Gordon the Fence Post Tortoise said...

I am curious about CRUK's PR spend.


PR Week archives is only the tip of the iceberg.

They must have hundreds of drones pumping bilge out to the provincial press - in my travels about the country I see CRUK boosting puffs in particularly the 250+ Gannet Media owned Newsquest titles (thisisanytown.co.uk webshite fleet).

Several years back they had a huge blundering incompetent screwup with actual research methodolgy that essentially nullified large swathes research. What was actually worse than f-ing up was the way they dealt with it - obfuscation, misdirection, "perception management" and tactical silences all deployed...

They hand out copy to trade rags too

The "CEO" is the highest paid charity employee in the UK...

Although some of the research they fund is of undoubted high quality they have a patchy (as in Patchauri) record of handing out money to folk primed to sing from their hymn sheet and a very "light touch" with their "favoured researchers".

Advocacy and campaigning is high on their agenda but the sign over the door says Research... I can feel a brand conflict coming on...

subrosa said...

I never give to this lot but give to http://www.ncc-dundee.org.uk/

The Ninewells Cancer Campaign doesn't spend on PR and advertising. Yes it's involved with one big-pharma but I'm assured the money is in the hands of the Trust involved and so are the decisions. The Trust includes some of the best cancer researchers in the world.

Dick Puddlecote said...

Gordon and Subrosa: It's not just their lobbying and support for big business that is objectionable. There are many small charities (I've spoken to a couple near me) who are frustrated by CRUK sucking up all the funds they badly need.

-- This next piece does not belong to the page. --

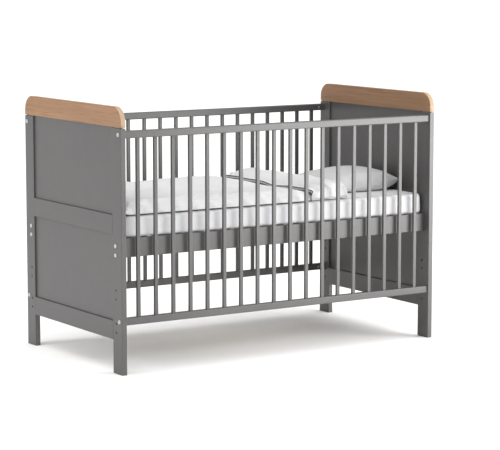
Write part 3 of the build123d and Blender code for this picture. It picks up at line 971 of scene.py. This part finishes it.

One last year was going round selling raffle tickets at an event I attended, shouting out that none would go to CRUK. It surprised me so I asked why. She said that she desperately tries to raise funds for the hospice she was selling tickets for, but regularly gets told that they have given already ... to CRUK.

Her charity sees none of it and she is quite angry about that since it destroys their true charity efforts.

Give local is the answer. Not to huge businesses with CEOs who earn six figure salaries.

Gordon the Fence Post Tortoise said...

Dick,Rosie I agree - give local.

Keeping a charity like a hospice going is hard work and many local efforts struggle with maintaining the ranks of honest volunteers, increasingly I see charidee professionals creeping in and Brittas Empires forming.

The CRUK PR effort is I think very far reaching and pervasive (and I believe corrosive)- I didn't idly pair them up with Newsquest - a CRUK tea morning rates an article and a picture - that article bears eerie similarities with others from Newcastle to Plymouth. They hog the limelight in what I think is an unacceptable fashion with the lazy collusion of the MSM.

John said...

There are cures for cancer.

In 1931 a Dr Otto Warburg was awarded the nobel Prize for Medicine for finding out the mechanisms that caused cancer and how to stop the cancers forming in the first place and to cure them once they did. He was subsequently persecuted by big pharma and the medical industry.

There are quite a few other doctors who have had success over the years curing cancer - research the internet and your libraries and you will find the info - and all have been persecuted by big pharma and the medical industry.

Do the research - I did - and it is quite frightening what big pharma in collusion with the medical industry and government aided and abbetted by the food and chemical industries are doing to make money on the misery cancer causes.